Records with modeling code =
####
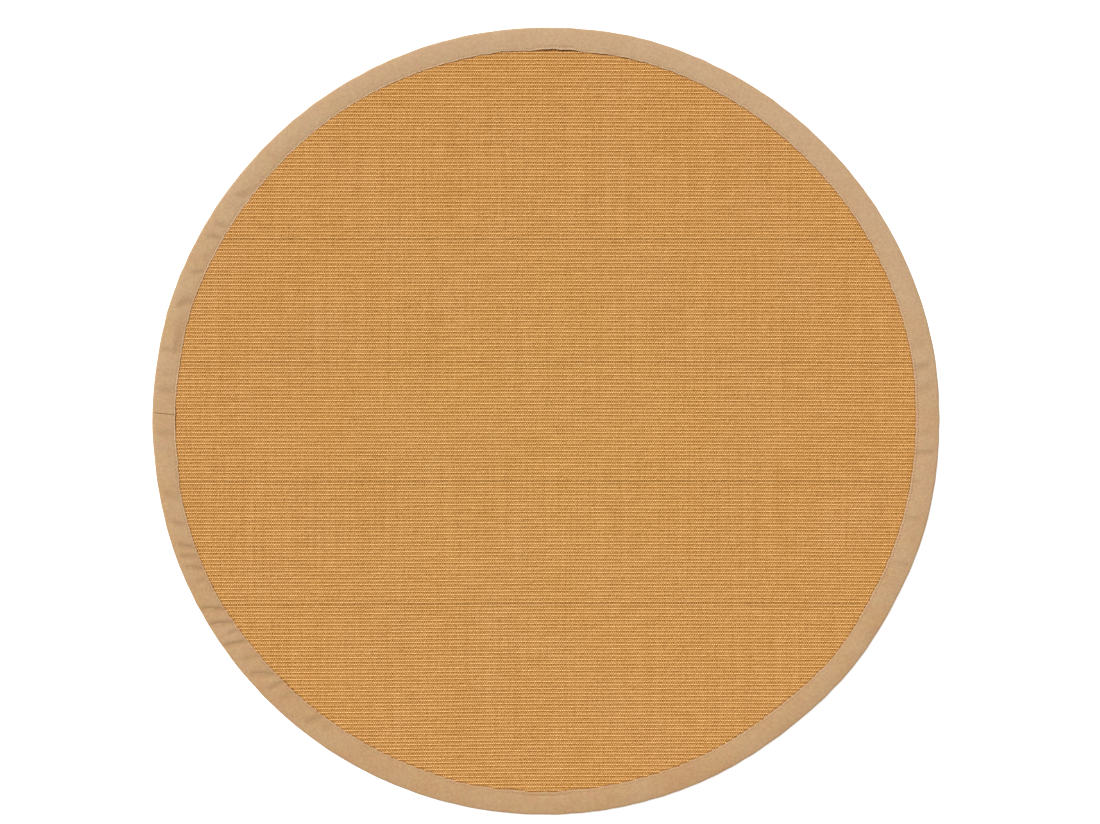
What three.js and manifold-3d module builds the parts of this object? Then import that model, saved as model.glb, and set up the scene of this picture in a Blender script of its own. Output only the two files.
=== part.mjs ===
// A round sisal rug, lying flat: a ribbed woven mat with a strip of cotton cloth folded round its edge.
// Millimetres, +Z up. The origin is under the centre, on the surface that the rug lies on.
import * as THREE from "three";
import { mergeVertices } from "three/addons/utils/BufferGeometryUtils.js";
import Module from "manifold-3d";

const wasm = await Module();
wasm.setup();

// Plan of the rug
const RUG_RADIUS = 750;
const BORDER_WIDTH = 44;

// Heights, from the surface up
const CLOTH_THICKNESS = 1.2;
const CLEARANCE = 0.3;
const PRESSED_EDGE_THICKNESS = 3;
const RIB_FOOT_HEIGHT = 4.6;
const RIB_TOP_HEIGHT = 6.2;

// Ribs of the weave, which run along X
const RIB_PITCH = 6.88;
const RIB_CREST_Y = -0.5;

// Heights at even steps across one rib's pitch: its foot, then both sides of a flat crest
const RIB_SECTION = [RIB_FOOT_HEIGHT, RIB_TOP_HEIGHT, RIB_TOP_HEIGHT];

// How far the weaver's ribs wander from straight lines, towards +Y: a row for each height on the rug
const RIB_DRIFT = [
  { y: -640, left: -5.5, midLeft: -4.5, middle: -0.5, midRight: 1, right: 0 },
  { y: -320, left: -2, midLeft: -1, middle: 1.5, midRight: 2, right: 0 },
  { y: 0, left: -0.5, midLeft: -1, middle: 0, midRight: -1, right: -2.5 },
  { y: 320, left: 0, midLeft: -0.5, middle: 0, midRight: 0, right: -1.5 },
  { y: 640, left: 1, midLeft: 2, middle: 1.5, midRight: 0.5, right: 0 },
];
const DRIFT_COLUMNS = ["left", "midLeft", "middle", "midRight", "right"];

// How uneven the edge is: degrees from +X, then how far out the outline and the border's sewn edge lie
// from their plain circles
const EDGE = [
  { angle: 0, outline: 0, sewn: -0.5 },
  { angle: 10, outline: 1.5, sewn: 2 },
  { angle: 28, outline: 0.5, sewn: 0.5 },
  { angle: 46, outline: -0.5, sewn: -1 },
  { angle: 62, outline: 0.5, sewn: 1 },
  { angle: 77, outline: 2, sewn: 3 },
  { angle: 90, outline: 0, sewn: 0.5 },
  { angle: 105, outline: 0, sewn: 2 },
  { angle: 120, outline: -1, sewn: 1.5 },
  { angle: 138, outline: -1.5, sewn: -1 },
  { angle: 150, outline: -0.5, sewn: 0 },
  { angle: 160, outline: 1, sewn: 2 },
  { angle: 171, outline: -0.5, sewn: -1 },
  { angle: 180, outline: 0, sewn: 1 },
  { angle: 186, outline: -1, sewn: -1.5 },
  { angle: 200, outline: 1, sewn: 0 },
  { angle: 217, outline: 1, sewn: 0.5 },
  { angle: 234, outline: 1, sewn: -2 },
  { angle: 250, outline: 0.5, sewn: -1.5 },
  { angle: 270, outline: 0, sewn: 0 },
  { angle: 292, outline: -1, sewn: -2 },
  { angle: 308, outline: -3, sewn: -3.5 },
  { angle: 322, outline: 0, sewn: 2.5 },
  { angle: 332, outline: -1, sewn: -1.5 },
  { angle: 344, outline: 1.5, sewn: -0.5 },
];

// Soft puckers across the border: where a ridge meets the sewn edge and how far it leans on its way to the
// fold, both in degrees, then its height and half-width
const PUCKERS = [
  { angle: 141.6, lean: 2, height: 1, spread: 8 },
  { angle: 149.1, lean: 1.8, height: 0.5, spread: 7 },
  { angle: 153.4, lean: 1.5, height: 0.6, spread: 7 },
  { angle: 160.4, lean: 1.8, height: 1, spread: 10 },
  { angle: 194.8, lean: -0.5, height: 0.5, spread: 7 },
  { angle: 199.1, lean: -1, height: 0.8, spread: 7 },
  { angle: 201, lean: -1.5, height: 0.9, spread: 7 },
  { angle: 202.8, lean: -1.5, height: 0.9, spread: 7 },
  { angle: 209.6, lean: -1.6, height: 1.1, spread: 8 },
  { angle: 212.5, lean: -1.6, height: 1.1, spread: 8 },
  { angle: 215.4, lean: -1, height: 1, spread: 7 },
  { angle: 222, lean: -2.3, height: 1.1, spread: 10 },
  { angle: 226, lean: -0.8, height: 0.6, spread: 8 },
  { angle: 232.4, lean: -1.7, height: 0.8, spread: 8 },
];

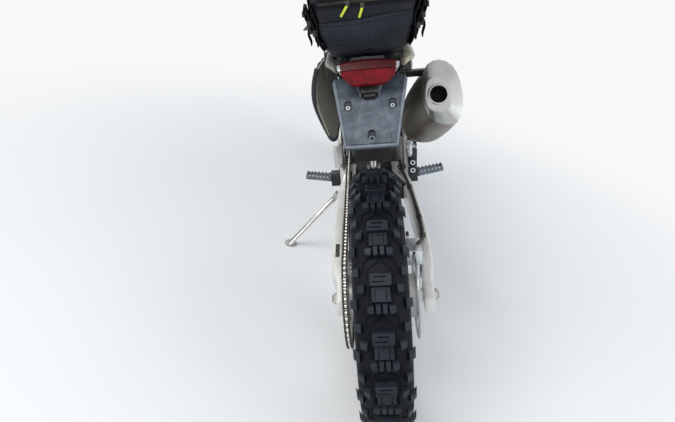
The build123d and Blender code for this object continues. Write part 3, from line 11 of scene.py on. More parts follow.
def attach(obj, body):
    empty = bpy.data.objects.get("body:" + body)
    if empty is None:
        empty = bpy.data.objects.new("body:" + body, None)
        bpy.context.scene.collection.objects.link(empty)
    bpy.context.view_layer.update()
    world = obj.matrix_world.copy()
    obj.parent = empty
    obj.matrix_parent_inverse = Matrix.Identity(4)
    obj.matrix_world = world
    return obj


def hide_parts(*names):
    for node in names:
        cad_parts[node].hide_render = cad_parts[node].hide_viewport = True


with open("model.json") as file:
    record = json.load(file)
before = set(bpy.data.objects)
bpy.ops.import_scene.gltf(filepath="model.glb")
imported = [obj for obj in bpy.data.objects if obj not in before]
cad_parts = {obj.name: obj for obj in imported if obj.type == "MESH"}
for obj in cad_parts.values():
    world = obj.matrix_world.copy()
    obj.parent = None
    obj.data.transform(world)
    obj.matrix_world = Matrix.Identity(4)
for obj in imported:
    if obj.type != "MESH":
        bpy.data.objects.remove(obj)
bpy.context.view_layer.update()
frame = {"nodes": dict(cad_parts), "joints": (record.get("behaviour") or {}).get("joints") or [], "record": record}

# Frames of reference: the upright machine's own axes in millimetres, read from the joints
RAKE = math.radians(27)
JOINTS = {joint["name"]: joint for joint in frame["joints"]}


def axes_matrix(x, y, z, origin):
    turn = Matrix((x, y, z)).transposed().to_4x4()
    return Matrix.Translation(origin) @ turn @ Matrix.Scale(0.001, 4)


ACROSS = Vector(JOINTS["rear_wheel_spin"]["axis"]).normalized()
STEER_UP = Vector(JOINTS["steering"]["axis"]).normalized()
STEER_AHEAD = STEER_UP.cross(ACROSS)
FORWARD = STEER_AHEAD * math.cos(RAKE) - STEER_UP * math.sin(RAKE)
UPWARD = STEER_AHEAD * math.sin(RAKE) + STEER_UP * math.cos(RAKE)


def joint_place(name):
    joint = JOINTS[name]
    return Vector(joint.get("pos_m") or joint["pos"])


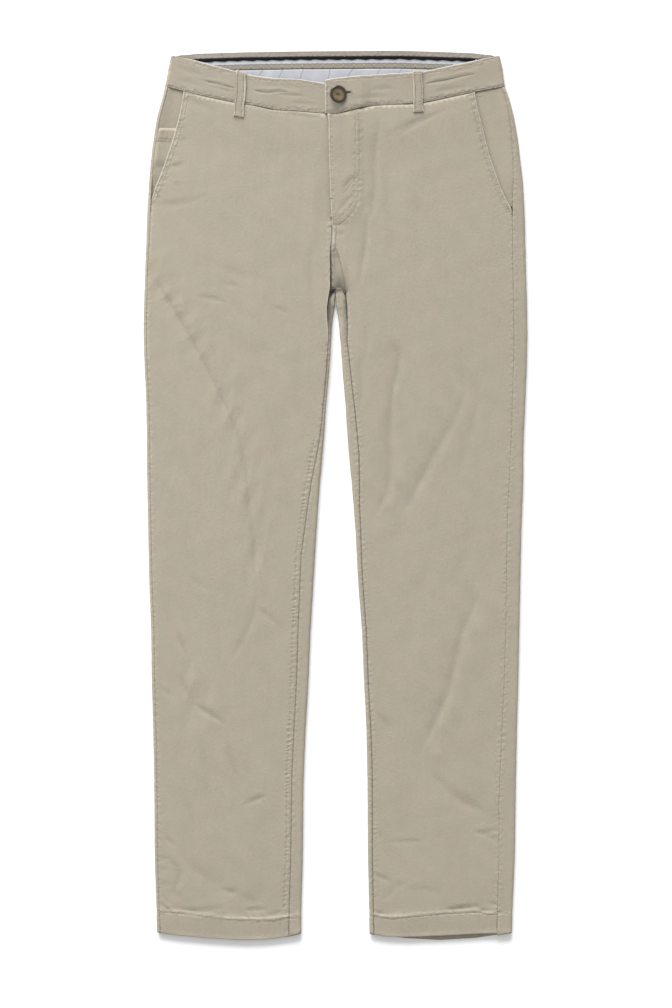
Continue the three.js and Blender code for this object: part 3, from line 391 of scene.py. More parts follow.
####
Goal = Write out the material from the first line to the last, exactly.

Solution below =
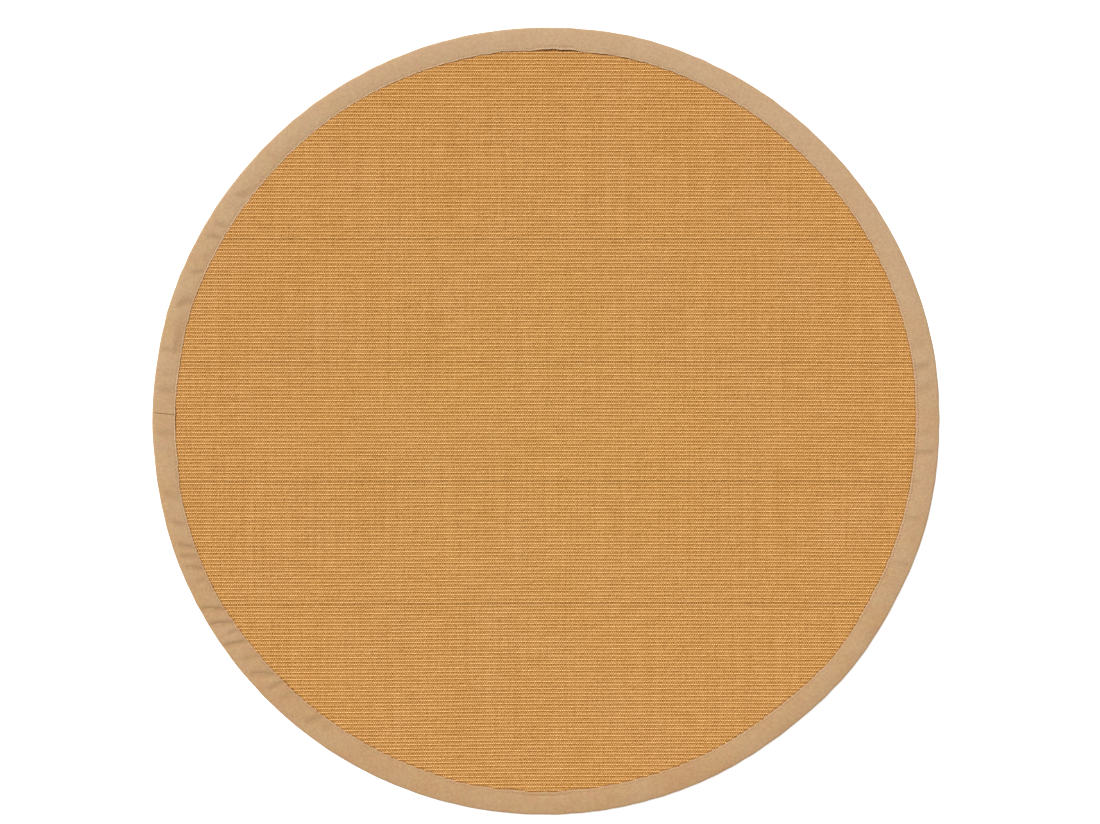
What three.js and manifold-3d module builds the parts of this object? Then import that model, saved as model.glb, and set up the scene of this picture in a Blender script of its own. Output only the two files.
=== part.mjs ===
// A round sisal rug, lying flat: a ribbed woven mat with a strip of cotton cloth folded round its edge.
// Millimetres, +Z up. The origin is under the centre, on the surface that the rug lies on.
import * as THREE from "three";
import { mergeVertices } from "three/addons/utils/BufferGeometryUtils.js";
import Module from "manifold-3d";

const wasm = await Module();
wasm.setup();

// Plan of the rug
const RUG_RADIUS = 750;
const BORDER_WIDTH = 44;

// Heights, from the surface up
const CLOTH_THICKNESS = 1.2;
const CLEARANCE = 0.3;
const PRESSED_EDGE_THICKNESS = 3;
const RIB_FOOT_HEIGHT = 4.6;
const RIB_TOP_HEIGHT = 6.2;

// Ribs of the weave, which run along X
const RIB_PITCH = 6.88;
const RIB_CREST_Y = -0.5;

// Heights at even steps across one rib's pitch: its foot, then both sides of a flat crest
const RIB_SECTION = [RIB_FOOT_HEIGHT, RIB_TOP_HEIGHT, RIB_TOP_HEIGHT];

// How far the weaver's ribs wander from straight lines, towards +Y: a row for each height on the rug
const RIB_DRIFT = [
  { y: -640, left: -5.5, midLeft: -4.5, middle: -0.5, midRight: 1, right: 0 },
  { y: -320, left: -2, midLeft: -1, middle: 1.5, midRight: 2, right: 0 },
  { y: 0, left: -0.5, midLeft: -1, middle: 0, midRight: -1, right: -2.5 },
  { y: 320, left: 0, midLeft: -0.5, middle: 0, midRight: 0, right: -1.5 },
  { y: 640, left: 1, midLeft: 2, middle: 1.5, midRight: 0.5, right: 0 },
];
const DRIFT_COLUMNS = ["left", "midLeft", "middle", "midRight", "right"];

// How uneven the edge is: degrees from +X, then how far out the outline and the border's sewn edge lie
// from their plain circles
const EDGE = [
  { angle: 0, outline: 0, sewn: -0.5 },
  { angle: 10, outline: 1.5, sewn: 2 },
  { angle: 28, outline: 0.5, sewn: 0.5 },
  { angle: 46, outline: -0.5, sewn: -1 },
  { angle: 62, outline: 0.5, sewn: 1 },
  { angle: 77, outline: 2, sewn: 3 },
  { angle: 90, outline: 0, sewn: 0.5 },
  { angle: 105, outline: 0, sewn: 2 },
  { angle: 120, outline: -1, sewn: 1.5 },
  { angle: 138, outline: -1.5, sewn: -1 },
  { angle: 150, outline: -0.5, sewn: 0 },
  { angle: 160, outline: 1, sewn: 2 },
  { angle: 171, outline: -0.5, sewn: -1 },
  { angle: 180, outline: 0, sewn: 1 },
  { angle: 186, outline: -1, sewn: -1.5 },
  { angle: 200, outline: 1, sewn: 0 },
  { angle: 217, outline: 1, sewn: 0.5 },
  { angle: 234, outline: 1, sewn: -2 },
  { angle: 250, outline: 0.5, sewn: -1.5 },
  { angle: 270, outline: 0, sewn: 0 },
  { angle: 292, outline: -1, sewn: -2 },
  { angle: 308, outline: -3, sewn: -3.5 },
  { angle: 322, outline: 0, sewn: 2.5 },
  { angle: 332, outline: -1, sewn: -1.5 },
  { angle: 344, outline: 1.5, sewn: -0.5 },
];

// Soft puckers across the border: where a ridge meets the sewn edge and how far it leans on its way to the
// fold, both in degrees, then its height and half-width
const PUCKERS = [
  { angle: 141.6, lean: 2, height: 1, spread: 8 },
  { angle: 149.1, lean: 1.8, height: 0.5, spread: 7 },
  { angle: 153.4, lean: 1.5, height: 0.6, spread: 7 },
  { angle: 160.4, lean: 1.8, height: 1, spread: 10 },
  { angle: 194.8, lean: -0.5, height: 0.5, spread: 7 },
  { angle: 199.1, lean: -1, height: 0.8, spread: 7 },
  { angle: 201, lean: -1.5, height: 0.9, spread: 7 },
  { angle: 202.8, lean: -1.5, height: 0.9, spread: 7 },
  { angle: 209.6, lean: -1.6, height: 1.1, spread: 8 },
  { angle: 212.5, lean: -1.6, height: 1.1, spread: 8 },
  { angle: 215.4, lean: -1, height: 1, spread: 7 },
  { angle: 222, lean: -2.3, height: 1.1, spread: 10 },
  { angle: 226, lean: -0.8, height: 0.6, spread: 8 },
  { angle: 232.4, lean: -1.7, height: 0.8, spread: 8 },
];

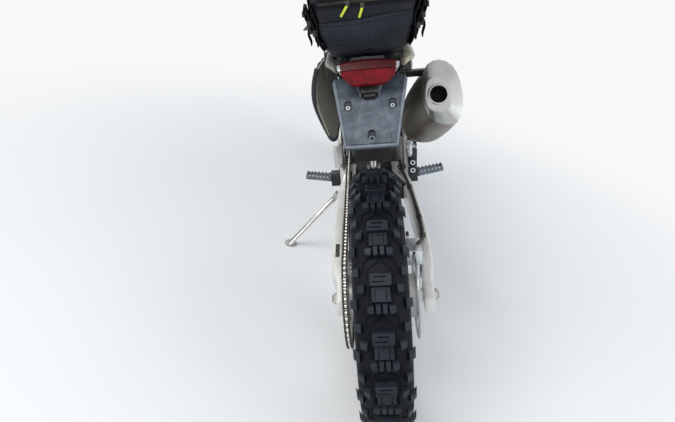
The build123d and Blender code for this object continues. Write part 3, from line 11 of scene.py on. More parts follow.
def attach(obj, body):
    empty = bpy.data.objects.get("body:" + body)
    if empty is None:
        empty = bpy.data.objects.new("body:" + body, None)
        bpy.context.scene.collection.objects.link(empty)
    bpy.context.view_layer.update()
    world = obj.matrix_world.copy()
    obj.parent = empty
    obj.matrix_parent_inverse = Matrix.Identity(4)
    obj.matrix_world = world
    return obj


def hide_parts(*names):
    for node in names:
        cad_parts[node].hide_render = cad_parts[node].hide_viewport = True


with open("model.json") as file:
    record = json.load(file)
before = set(bpy.data.objects)
bpy.ops.import_scene.gltf(filepath="model.glb")
imported = [obj for obj in bpy.data.objects if obj not in before]
cad_parts = {obj.name: obj for obj in imported if obj.type == "MESH"}
for obj in cad_parts.values():
    world = obj.matrix_world.copy()
    obj.parent = None
    obj.data.transform(world)
    obj.matrix_world = Matrix.Identity(4)
for obj in imported:
    if obj.type != "MESH":
        bpy.data.objects.remove(obj)
bpy.context.view_layer.update()
frame = {"nodes": dict(cad_parts), "joints": (record.get("behaviour") or {}).get("joints") or [], "record": record}

# Frames of reference: the upright machine's own axes in millimetres, read from the joints
RAKE = math.radians(27)
JOINTS = {joint["name"]: joint for joint in frame["joints"]}


def axes_matrix(x, y, z, origin):
    turn = Matrix((x, y, z)).transposed().to_4x4()
    return Matrix.Translation(origin) @ turn @ Matrix.Scale(0.001, 4)


ACROSS = Vector(JOINTS["rear_wheel_spin"]["axis"]).normalized()
STEER_UP = Vector(JOINTS["steering"]["axis"]).normalized()
STEER_AHEAD = STEER_UP.cross(ACROSS)
FORWARD = STEER_AHEAD * math.cos(RAKE) - STEER_UP * math.sin(RAKE)
UPWARD = STEER_AHEAD * math.sin(RAKE) + STEER_UP * math.cos(RAKE)


def joint_place(name):
    joint = JOINTS[name]
    return Vector(joint.get("pos_m") or joint["pos"])


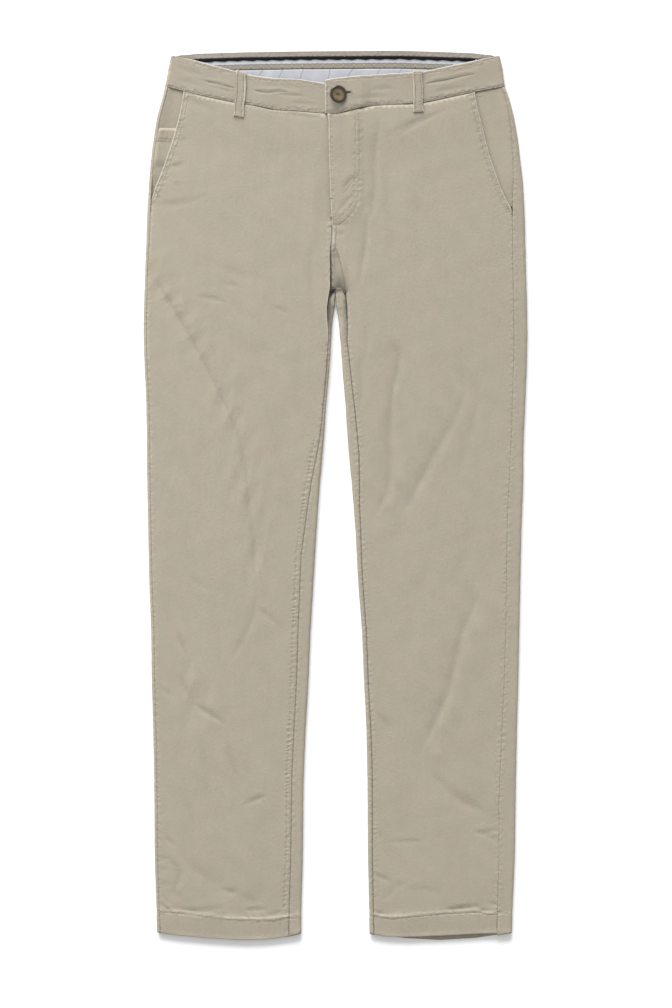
Continue the three.js and Blender code for this object: part 3, from line 391 of scene.py. More parts follow.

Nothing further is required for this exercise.